The report on Australia's national accounts for the December quarter which printed the day after the Reserve Bank's board meeting would not have provided the Bank with much comfort around the economy. 

This set of national accounts was better than the one we saw in the September quarter. Domestic demand lifted in the quarter by 0.6% compared to a contraction of 0.4% in the September quarter. 

There was a stronger tone in household expenditure which expanded by 0.9% compared to 0.6% in the previous 3 quarters (particularly revised up from 0.4% in the September quarter). 

The household sector respond to the income squeeze from the contraction in the terms of trade (average earnings per employee contracted by 0.5%) by lowering their savings rate from 9.3% to 9.0%. 

A number of headwinds were still apparent, offsetting those modest positives. In particular investmenton machinery and equipment contracted by 0.8% and non-dwelling construction was also down by0.8%. 

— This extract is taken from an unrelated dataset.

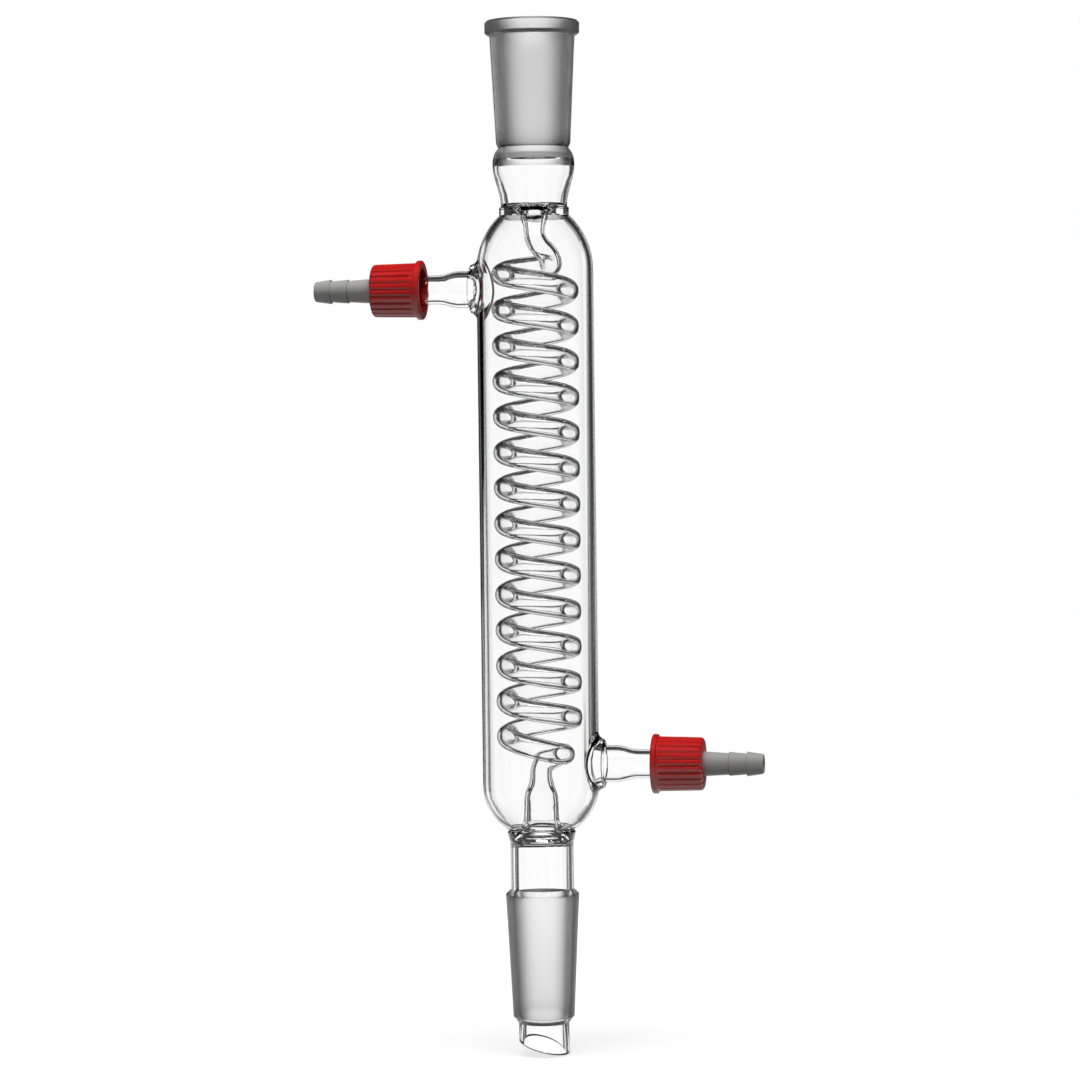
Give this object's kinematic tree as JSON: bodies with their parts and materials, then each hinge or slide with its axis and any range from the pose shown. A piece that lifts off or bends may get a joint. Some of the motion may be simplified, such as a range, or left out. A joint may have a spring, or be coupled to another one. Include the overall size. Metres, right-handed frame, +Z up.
{
  "type": "coil condenser",
  "caption": "Glass coil condenser: a spiral vapour tube in a water jacket, ground socket above, ground cone with drip tip below, side arms with red screw caps and hose connectors.",
  "frame": {"origin": "centre of the lower cone's wide end, on the condenser's axis", "axes": "+Z up along the axis towards the socket, +X along the lower side arm, -X along the upper side arm"},
  "size_m": [0.1464, 0.038, 0.3365],
  "materials": {
    "clear_glass": "clear, ground joints",
    "red_cap": "satin red",
    "grey_connector": "matte grey",
    "soft_seal": "matte"
  },
  "bodies": {
    "glass": {"glass_body": "clear_glass"},
    "upper_connector": {"upper_hose_connector": "grey_connector", "upper_sealing_ring": "soft_seal"},
    "upper_cap": {"upper_screw_cap": "red_cap"},
    "lower_connector": {"lower_hose_connector": "grey_connector", "lower_sealing_ring": "soft_seal"},
    "lower_cap": {"lower_screw_cap": "red_cap"}
  },
  "joints": [
    {"name": "upper_connector_slide", "type": "slide", "parent": "glass", "child": "upper_connector", "axis": [-1, 0, 0], "range_m": [0, 0.00625]},
    {"name": "upper_cap_turn", "type": "hinge", "parent": "upper_connector", "child": "upper_cap", "pos_m": [-0.0537, 0, 0.1976], "axis": [-1, 0, 0], "range_deg": [0, 900]},
    {"name": "lower_connector_slide", "type": "slide", "parent": "glass", "child": "lower_connector", "axis": [1, 0, 0], "range_m": [0, 0.00625]},
    {"name": "lower_cap_turn", "type": "hinge", "parent": "lower_connector", "child": "lower_cap", "pos_m": [0.0537, 0, 0.0426], "axis": [1, 0, 0], "range_deg": [0, 900]}
  ],
  "couplings": [
    {"joint": "upper_connector_slide", "follows": "upper_cap_turn", "m_per_rad": 0.00039789},
    {"joint": "lower_connector_slide", "follows": "lower_cap_turn", "m_per_rad": 0.00039789}
  ]
}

Westpac notes in a report on Tuesday:

  • Despite some encouraging details the momentum in the economy was little changed from 0.4% in the September quarter to 0.5% in the December quarter.
  • That means that annualised growth in the second half of 2014 is less than 2%, well below the Reserve Bank's assessment of trend growth of 3.25% and confirming their concerns that below trend growth will persist for longer than had been assumed through most of 2014.